Welty: Für wann halten Sie diese Rahmenbedingungen für möglich? Ab wann müssen die unbedingt auf dem Tisch liegen?

Güldner: Das muss so schnell wie möglich passieren. Das gilt sowohl für die Schaffung neuer Zeugungskapazitäten – gerade die Windindustrie redet ja auch drüber, was sind die Rahmenbedingungen für Offshore-Wind zum Beispiel. Wenn es um Gaskraftwerke geht, da sind wir wieder bei Herrn Rösler auf der Gasplattform, die ja zum Beispiel in Bayern einen Teil des entfallenden Kernenergiestroms ersetzen sollen. Dann muss man hier auch sehen: Was sind die Investitionsanreize für Deutschland, für Gaskraftwerke in Deutschland? Es geht aber auch drum, in die Investitionen, in die Netze! Auch hier brauchen wir gesicherte Rahmenbedingungen, sonst werden die Investoren nicht schnell genug diese Investitionen tätigen. Und wir brauchen natürlich Verwaltungsabläufe, die es gestatten, diese Netzausbauten so zügig wie möglich zu machen – es ist ja ein Gesetz hier auch mit verabschiedet worden, aber wir werden sehen, wie sich das in der Praxis dann umsetzen lässt.

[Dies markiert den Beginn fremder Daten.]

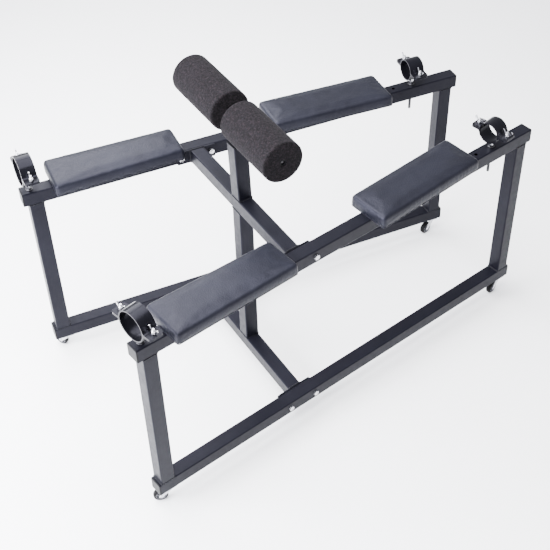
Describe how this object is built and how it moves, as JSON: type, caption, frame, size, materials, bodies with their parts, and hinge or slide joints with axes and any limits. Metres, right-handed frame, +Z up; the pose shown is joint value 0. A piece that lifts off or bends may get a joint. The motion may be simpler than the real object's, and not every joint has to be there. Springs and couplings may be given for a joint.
{
  "type": "four-armed padded bench frame with clamp cuffs",
  "caption": "Padded steel bench frame on swivel casters, with two long arms a side, clamp cuffs at the arm ends and a raised twin foam roller.",
  "frame": {"origin": "bottom centre of the whole assembly, on the floor under the caster wheels", "axes": "+X along the length from the wide end to the narrow end, +Y across to the far side, +Z up"},
  "size_m": [1.6425, 0.9975, 1.136],
  "materials": {
    "black_powder_coat": "satin",
    "black_vinyl": "satin",
    "black_foam": "matte",
    "board": "matte",
    "bright_zinc": "gloss",
    "black_plastic": "satin",
    "black_tyre": "matte"
  },
  "bodies": {
    "frame": {"centre_post_cap": "black_plastic", "far_bottom_rail": "black_powder_coat", "far_lower_narrow_bolt": "bright_zinc", "far_lower_wide_bolt": "bright_zinc", "far_narrow_caster_plate": "bright_zinc", "far_narrow_cushion": "black_vinyl", "far_narrow_cushion_board": "board", "far_narrow_post": "black_powder_coat", "far_top_rail": "black_powder_coat", "far_upper_narrow_bolt": "bright_zinc", "far_upper_wide_bolt": "bright_zinc", "far_wide_caster_plate": "bright_zinc", "far_wide_cushion": "black_vinyl", "far_wide_cushion_board": "board", "far_wide_post": "black_powder_coat", "lower_centre_post": "black_powder_coat", "lower_crossbar": "black_powder_coat", "near_bottom_rail": "black_powder_coat", "near_lower_narrow_bolt": "bright_zinc", "near_lower_wide_bolt": "bright_zinc", "near_narrow_caster_plate": "bright_zinc", "near_narrow_cushion": "black_vinyl", "near_narrow_cushion_board": "board", "near_narrow_post": "black_powder_coat", "near_top_rail": "black_powder_coat", "near_upper_narrow_bolt": "bright_zinc", "near_upper_wide_bolt": "bright_zinc", "near_wide_caster_plate": "bright_zinc", "near_wide_cushion": "black_vinyl", "near_wide_cushion_board": "board", "near_wide_post": "black_powder_coat", "roller_tee": "black_powder_coat", "upper_centre_post": "black_powder_coat", "upper_crossbar": "black_powder_coat"},
    "near_wide_cuff": {"near_wide_cuff_base": "black_powder_coat"},
    "near_wide_cuff_upper_half": {"near_wide_cuff_top": "black_powder_coat"},
    "near_wide_outer_wing_nut": {"near_wide_outer_wing_nut": "bright_zinc"},
    "near_wide_inner_wing_nut": {"near_wide_inner_wing_nut": "bright_zinc"},
    "near_narrow_cuff": {"near_narrow_cuff_base": "black_powder_coat"},
    "near_narrow_cuff_upper_half": {"near_narrow_cuff_top": "black_powder_coat"},
    "near_narrow_outer_wing_nut": {"near_narrow_outer_wing_nut": "bright_zinc"},
    "near_narrow_inner_wing_nut": {"near_narrow_inner_wing_nut": "bright_zinc"},
    "far_wide_cuff": {"far_wide_cuff_base": "black_powder_coat"},
    "far_wide_cuff_upper_half": {"far_wide_cuff_top": "black_powder_coat"},
    "far_wide_outer_wing_nut": {"far_wide_outer_wing_nut": "bright_zinc"},
    "far_wide_inner_wing_nut": {"far_wide_inner_wing_nut": "bright_zinc"},
    "far_narrow_cuff": {"far_narrow_cuff_base": "black_powder_coat"},
    "far_narrow_cuff_upper_half": {"far_narrow_cuff_top": "black_powder_coat"},
    "far_narrow_outer_wing_nut": {"far_narrow_outer_wing_nut": "bright_zinc"},
    "far_narrow_inner_wing_nut": {"far_narrow_inner_wing_nut": "bright_zinc"},
    "near_foam_roller": {"near_foam_roller": "black_foam"},
    "far_foam_roller": {"far_foam_roller": "black_foam"},
    "near_wide_caster_fork": {"near_wide_caster_fork": "bright_zinc"},
    "near_wide_caster_wheel": {"near_wide_caster_wheel": "black_tyre"},
    "near_narrow_caster_fork": {"near_narrow_caster_fork": "bright_zinc"},
    "near_narrow_caster_wheel": {"near_narrow_caster_wheel": "black_tyre"},
    "far_wide_caster_fork": {"far_wide_caster_fork": "bright_zinc"},
    "far_wide_caster_wheel": {"far_wide_caster_wheel": "black_tyre"},
    "far_narrow_caster_fork": {"far_narrow_caster_fork": "bright_zinc"},
    "far_narrow_caster_wheel": {"far_narrow_caster_wheel": "black_tyre"}
  },
  "joints": [
    {"name": "near_wide_cuff_swivel", "type": "hinge", "parent": "frame", "child": "near_wide_cuff", "pos_m": [-0.77868, -0.40993, 0.75], "axis": [0, 0, 1], "continuous": true},
    {"name": "near_wide_cuff_lift_off", "type": "slide", "parent": "near_wide_cuff", "child": "near_wide_cuff_upper_half", "axis": [0, 0, 1], "range_m": [0, 0.08]},
    {"name": "near_wide_outer_wing_nut_turn", "type": "hinge", "parent": "near_wide_cuff_upper_half", "child": "near_wide_outer_wing_nut", "pos_m": [-0.76197, -0.4779, 0.83], "axis": [0, 0, 1], "continuous": true},
    {"name": "near_wide_inner_wing_nut_turn", "type": "hinge", "parent": "near_wide_cuff_upper_half", "child": "near_wide_inner_wing_nut", "pos_m": [-0.79539, -0.34195, 0.83], "axis": [0, 0, 1], "continuous": true},
    {"name": "near_narrow_cuff_swivel", "type": "hinge", "parent": "frame", "child": "near_narrow_cuff", "pos_m": [0.63869, -0.22804, 0.75], "axis": [0, 0, 1], "continuous": true},
    {"name": "near_narrow_cuff_lift_off", "type": "slide", "parent": "near_narrow_cuff", "child": "near_narrow_cuff_upper_half", "axis": [0, 0, 1], "range_m": [0, 0.08]},
    {"name": "near_narrow_outer_wing_nut_turn", "type": "hinge", "parent": "near_narrow_cuff_upper_half", "child": "near_narrow_outer_wing_nut", "pos_m": [0.65182, -0.28351, 0.816], "axis": [0, 0, 1], "continuous": true},
    {"name": "near_narrow_inner_wing_nut_turn", "type": "hinge", "parent": "near_narrow_cuff_upper_half", "child": "near_narrow_inner_wing_nut", "pos_m": [0.62557, -0.17257, 0.816], "axis": [0, 0, 1], "continuous": true},
    {"name": "far_wide_cuff_swivel", "type": "hinge", "parent": "frame", "child": "far_wide_cuff", "pos_m": [-0.77868, 0.40993, 0.75], "axis": [0, 0, 1], "continuous": true},
    {"name": "far_wide_cuff_lift_off", "type": "slide", "parent": "far_wide_cuff", "child": "far_wide_cuff_upper_half", "axis": [0, 0, 1], "range_m": [0, 0.08]},
    {"name": "far_wide_outer_wing_nut_turn", "type": "hinge", "parent": "far_wide_cuff_upper_half", "child": "far_wide_outer_wing_nut", "pos_m": [-0.77342, 0.47973, 0.83], "axis": [0, 0, 1], "continuous": true},
    {"name": "far_wide_inner_wing_nut_turn", "type": "hinge", "parent": "far_wide_cuff_upper_half", "child": "far_wide_inner_wing_nut", "pos_m": [-0.78395, 0.34013, 0.83], "axis": [0, 0, 1], "continuous": true},
    {"name": "far_narrow_cuff_swivel", "type": "hinge", "parent": "frame", "child": "far_narrow_cuff", "pos_m": [0.63869, 0.22804, 0.75], "axis": [0, 0, 1], "continuous": true},
    {"name": "far_narrow_cuff_lift_off", "type": "slide", "parent": "far_narrow_cuff", "child": "far_narrow_cuff_upper_half", "axis": [0, 0, 1], "range_m": [0, 0.08]},
    {"name": "far_narrow_outer_wing_nut_turn", "type": "hinge", "parent": "far_narrow_cuff_upper_half", "child": "far_narrow_outer_wing_nut", "pos_m": [0.64595, 0.28458, 0.816], "axis": [0, 0, 1], "continuous": true},
    {"name": "far_narrow_inner_wing_nut_turn", "type": "hinge", "parent": "far_narrow_cuff_upper_half", "child": "far_narrow_inner_wing_nut", "pos_m": [0.63144, 0.1715, 0.816], "axis": [0, 0, 1], "continuous": true},
    {"name": "near_foam_roller_spin", "type": "hinge", "parent": "frame", "child": "near_foam_roller", "pos_m": [-0.21963, 0, 1.06754], "axis": [0, 1, 0], "continuous": true},
    {"name": "far_foam_roller_spin", "type": "hinge", "parent": "frame", "child": "far_foam_roller", "pos_m": [-0.21963, 0, 1.06754], "axis": [0, 1, 0], "continuous": true},
    {"name": "near_wide_caster_swivel", "type": "hinge", "parent": "frame", "child": "near_wide_caster_fork", "pos_m": [-0.75785, -0.40725, 0.0667], "axis": [0, 0, 1], "continuous": true},
    {"name": "near_wide_wheel_spin", "type": "hinge", "parent": "near_wide_caster_fork", "child": "near_wide_caster_wheel", "pos_m": [-0.78367, -0.39936, 0.025], "axis": [-0.2924, -0.9563, 0], "continuous": true},
    {"name": "near_narrow_caster_swivel", "type": "hinge", "parent": "frame", "child": "near_narrow_caster_fork", "pos_m": [0.77656, -0.21035, 0.0667], "axis": [0, 0, 1], "continuous": true},
    {"name": "near_narrow_wheel_spin", "type": "hinge", "parent": "near_narrow_caster_fork", "child": "near_narrow_caster_wheel", "pos_m": [0.75074, -0.21824, 0.025], "axis": [0.2924, -0.9563, 0], "continuous": true},
    {"name": "far_wide_caster_swivel", "type": "hinge", "parent": "frame", "child": "far_wide_caster_fork", "pos_m": [-0.75785, 0.40725, 0.0667], "axis": [0, 0, 1], "continuous": true},
    {"name": "far_wide_wheel_spin", "type": "hinge", "parent": "far_wide_caster_fork", "child": "far_wide_caster_wheel", "pos_m": [-0.77135, 0.43064, 0.025], "axis": [-0.866, -0.5, 0], "continuous": true},
    {"name": "far_narrow_caster_swivel", "type": "hinge", "parent": "frame", "child": "far_narrow_caster_fork", "pos_m": [0.77656, 0.21035, 0.0667], "axis": [0, 0, 1], "continuous": true},
    {"name": "far_narrow_wheel_spin", "type": "hinge", "parent": "far_narrow_caster_fork", "child": "far_narrow_caster_wheel", "pos_m": [0.75026, 0.20427, 0.025], "axis": [0.225, -0.9744, 0], "continuous": true}
  ]
}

Welty: Einschätzungen von Ralf Güldner, Präsident des deutschen Atomforums. Danke dafür!

Güldner: Bitte sehr!


Äußerungen unserer Gesprächspartner geben deren eigene Auffassungen wieder. Deutschlandradio macht sich Äußerungen seiner Gesprächspartner in Interviews und Diskussionen nicht zu eigen.